Carlos Meneses é um peruano que optou por viver na Europa. Trabalhando sempre com a palavra - jornalista e
literato - os anos todos passados longe de sua cidade natal não conseguiram, no
entanto, privá-lo da posse do linguajar típico de determinada população limenha
que habita a sua ficção.
No livro de contos, Seis y seis, que a Premia Editora do
México publicou em 1979, seus temas e seus personagens - poucas são as exceções
- tem origem na vida dos marginalizados sociais.
Não se trata de um querer
emitir explicações ou denúncias sobre as desigualdades sociais, mas registrar
detalhes de vida através da expressão própria de quem as viveu.
Oriundos do sub-mundo
urbano, os narradores desses contos se servem de uma linguagem que se distancia
da linguagem oficial tanto quanto o seu cotidiano se distancia da sociedade que
obedece aos valores tradicionais.
Como o título já o indica, o
livro de Carlos Meneses é feito de duas partes: na primeira, seis contos de seu
livro Cara o sello e na segunda,
outros seis contos já publicados em El
hambre de Melchior.
É do livro Cara o sello, o conto “Le juro que es
verdad”, expressão que irá se repetir na última linha do conto e que já anuncia
uma narrativa passível de conter elementos não verdadeiros.
O narrador se dirige a
alguém. Um ouvinte que permanece em silêncio e no anonimato e tanto pode ser um
amigo, um desconhecido, ou uma autoridade ligada à justiça. Inicia o relato com
a afirmação: eu não procurei. E,
concisamente, quase que somente se atendo aos fatos, narra a sua ida com o
amigo ao bordel e o se sentir ofendido pela mulher que, após a última briga e
acompanhada de um novo cliente o ignora; o ter-se lançado sobre o homem que no
momento, obtinha dela as atenções, o ter perdido a cabeça e usado o punhal.
Um triângulo amoroso do qual
uma das partes ignora o que se passa e morre sem ter-se dado conta do que
acontecia; a outra, não infringe normas, pois apenas está a cumprir o seu
papel; e a terceira, motivada pelo ciúme disfarçado de amor próprio, age por
incontroláveis impulsos, atacando o pseudo rival sem ter razões reais para isso
e, tendo levado o ataque ao extremo.
A narrativa, imitando o fato
que lhe dá origem, é rápida e apenas se inserem nele uma ou outra breve
informação sobre o motivo que levou o narrador ao bordel (ter uns trocados
sobrando e bebendo com eles deixar contente a dona do bordel) e sobre o
relacionamento com a mulher em quem, na semana anterior havia batido. E as
emoções que o invadem diante das atitudes de faceirice dirigidas ao outro e
que, no seu entender, foram aprendidas todas nos filmes americanos: levantava o
cabelo para a nuca requebrando-se ao dançar, no melhor estilo Rita Hayworth e,
em certo momento, também no melhor estilo de filme americano, tira os sapatos.

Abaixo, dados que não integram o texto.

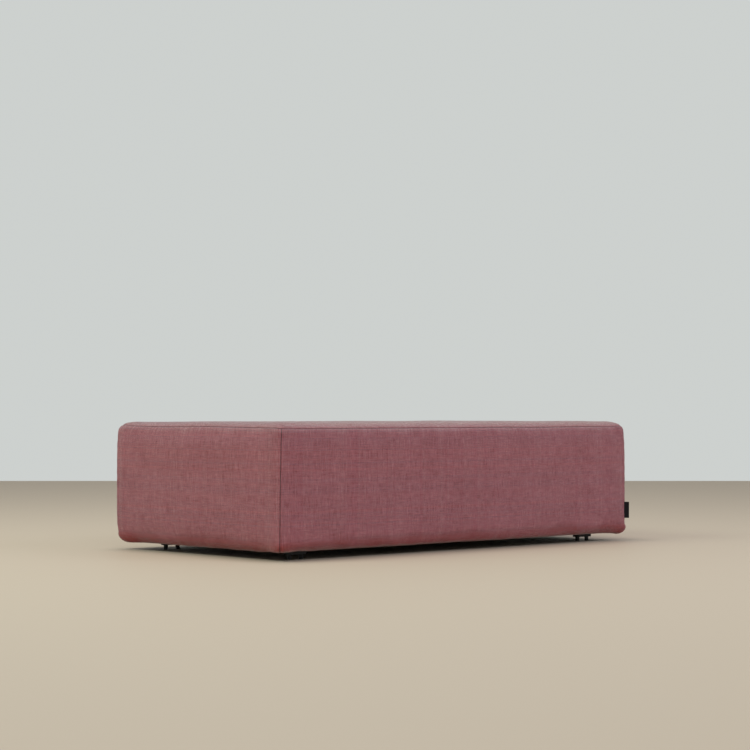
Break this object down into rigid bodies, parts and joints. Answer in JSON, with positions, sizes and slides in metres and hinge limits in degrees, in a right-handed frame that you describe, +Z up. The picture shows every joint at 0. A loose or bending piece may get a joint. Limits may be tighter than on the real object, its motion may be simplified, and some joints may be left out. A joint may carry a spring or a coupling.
{
  "type": "backless divan",
  "caption": "Low rectangular upholstered divan with no back or arms, a boxed fabric cover with rounded top edges, and small dark feet set in under the block.",
  "frame": {"origin": "on the floor, under the middle of the block", "axes": "+X along the block's length, +Y from the long front face to the long back face, +Z up from the floor to the seat"},
  "size_m": [1.5323, 0.8103, 0.4],
  "materials": {
    "cover_fabric": "woven melange upholstery cloth, dusty rose",
    "tag_ribbon": "black woven ribbon, bare",
    "wadding": "white polyester wadding",
    "soft_foam": "pale open-cell foam",
    "firm_foam": "grey-green open-cell foam",
    "felt": "needled grey felt",
    "spring_wire": "oiled spring steel",
    "zinc_steel": "bright zinc plate",
    "black_screws": "black zinc",
    "plywood": "birch plywood, sanded",
    "softwood": "planed pine",
    "foot_plastic": "moulded black, fine grain",
    "underside_cloth": "black spunbond cloth"
  },
  "bodies": {
    "root": {"back_panel": "cover_fabric", "back_rail": "softwood", "back_side_foam": "firm_foam", "clip_nails": "zinc_steel", "comfort_foam": "soft_foam", "corner_block_back_left": "softwood", "corner_block_back_right": "softwood", "corner_block_front_left": "softwood", "corner_block_front_right": "softwood", "cross_rail_left": "softwood", "cross_rail_right": "softwood", "dust_cover": "underside_cloth", "dust_cover_staples": "zinc_steel", "fibre_wrap": "wadding", "foot_back_left": "foot_plastic", "foot_back_right": "foot_plastic", "foot_board_left": "plywood", "foot_board_right": "plywood", "foot_front_left": "foot_plastic", "foot_front_right": "foot_plastic", "foot_screws": "black_screws", "frame_screws": "zinc_steel", "front_panel": "cover_fabric", "front_rail": "softwood", "front_side_foam": "firm_foam", "left_panel": "cover_fabric", "left_rail": "softwood", "left_side_foam": "firm_foam", "right_panel": "cover_fabric", "right_rail": "softwood", "right_side_foam": "firm_foam", "seat_foam": "firm_foam", "side_tag": "tag_ribbon", "spring_clips": "zinc_steel", "spring_felt": "felt", "top_panel": "cover_fabric", "zigzag_spring_1": "spring_wire", "zigzag_spring_10": "spring_wire", "zigzag_spring_2": "spring_wire", "zigzag_spring_3": "spring_wire", "zigzag_spring_4": "spring_wire", "zigzag_spring_5": "spring_wire", "zigzag_spring_6": "spring_wire", "zigzag_spring_7": "spring_wire", "zigzag_spring_8": "spring_wire", "zigzag_spring_9": "spring_wire"}
  },
  "joints": []
}
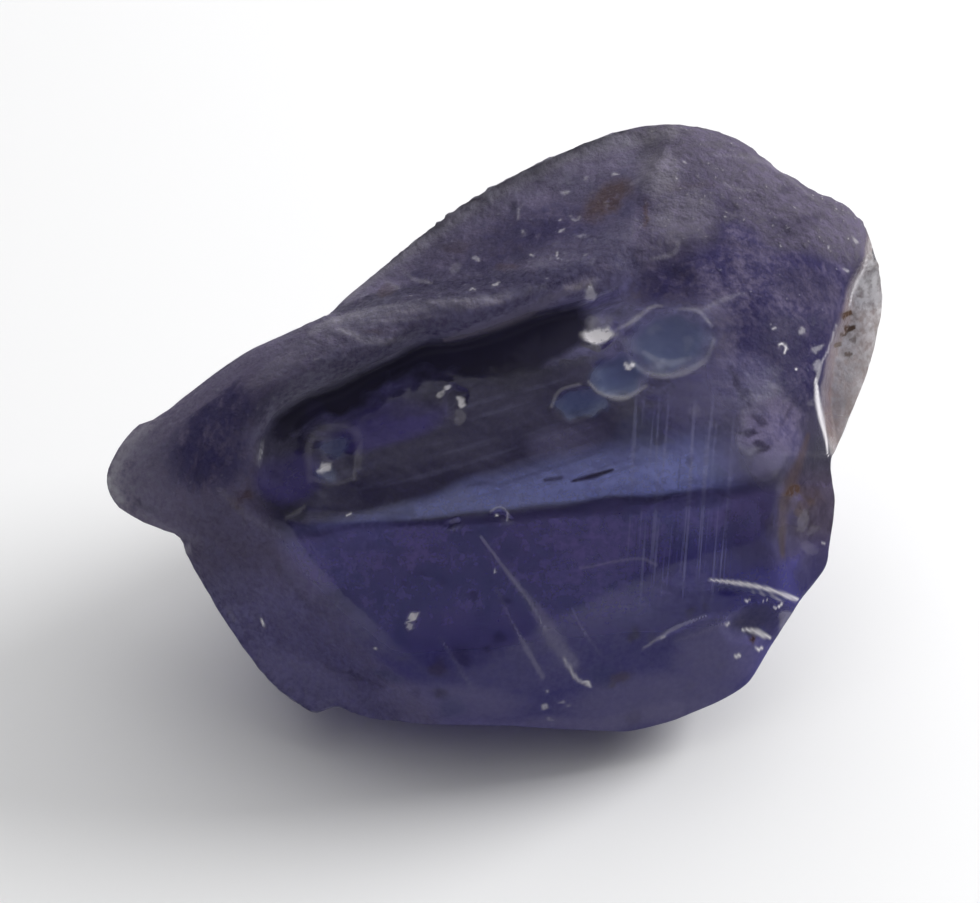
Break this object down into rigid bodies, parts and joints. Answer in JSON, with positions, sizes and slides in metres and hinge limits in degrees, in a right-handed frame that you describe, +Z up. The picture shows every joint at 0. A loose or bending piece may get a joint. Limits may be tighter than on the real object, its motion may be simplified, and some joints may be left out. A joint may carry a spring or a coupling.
{
  "type": "rough spinel crystal",
  "caption": "Broken, waterworn piece of deep blue-violet gem rough: a rounded nose and ridge over a glassy conchoidal fracture face, standing on a small flat face.",
  "frame": {"origin": "on the supporting surface, under the centre of the crystal's box", "axes": "+Z up; the broken glassy face looks toward -Y and up; the rounded nose points to -X"},
  "size_m": [0.0098, 0.0068, 0.0053],
  "materials": {
    "spinel": "deep blue-violet, see-through at thin edges; glassy on the fresh fracture faces, satin and frosted on the waterworn skin"
  },
  "bodies": {
    "root": {"rough_spinel": "spinel"}
  },
  "joints": []
}
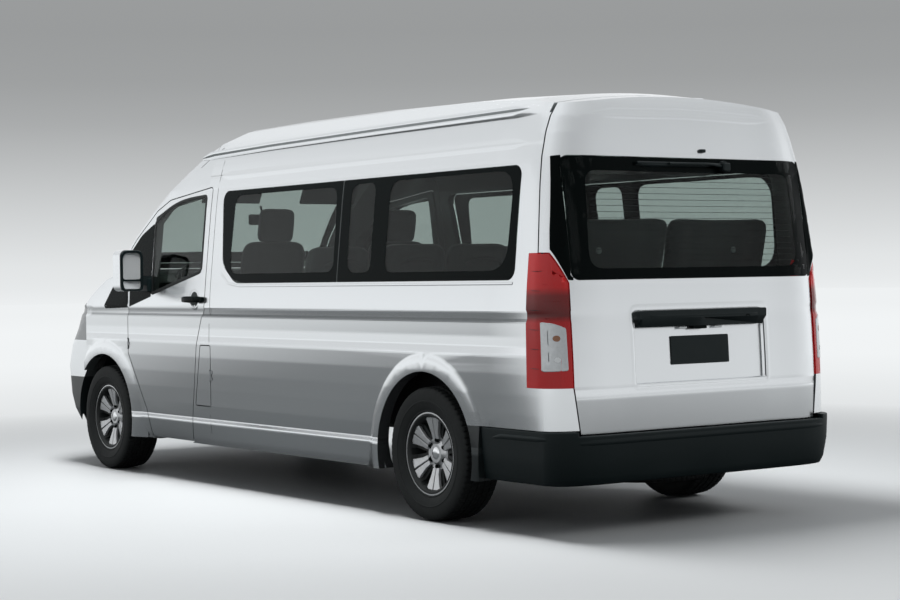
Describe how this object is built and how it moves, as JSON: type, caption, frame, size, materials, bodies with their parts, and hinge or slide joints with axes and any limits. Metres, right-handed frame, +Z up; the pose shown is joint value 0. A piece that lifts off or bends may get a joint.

Na mulher que dança feliz,
no amigo que se propõe trazê-la, ainda que seja à força para beber com eles, na
dona do bordel que se aproxima sorridente, oferecendo outras parceiras, nada se
refere a um mundo adverso ou cruel. Somente é referida essa emoção muito forte,
sem amarras, conduzindo um gesto cuja consequência, inclusive, é lamentada: Aí ficou. Até senti pena dele. Se eu nunca o
tinha visto em minha vida.
“Le juro que es verdad” tem
duas páginas e meia e uma voz simplória, quase ingênua que precisa se explicar
sobre um fato que poderia ter acontecido em qualquer sub-mundo de qualquer
lugar.
O Continente está aí e em
dois momentos: na presença do filme norte-americano a induzir comportamentos e
nessa imagem do narrador quando se dá conta que feriu seu desafeto e compara a
camisa se avermelhando de sangue com a bandeira peruana. E, sobretudo nesse
domínio do falar coloquial limenho que torna esse conto de Carlos Meneses mais
do que uma bela e acabada criação literária um registro da transformação
lingüística que ocorre no espaço americano e que o escritor, ao reproduzi-la,
mostra que a descolonização, nesse campo, também é possível.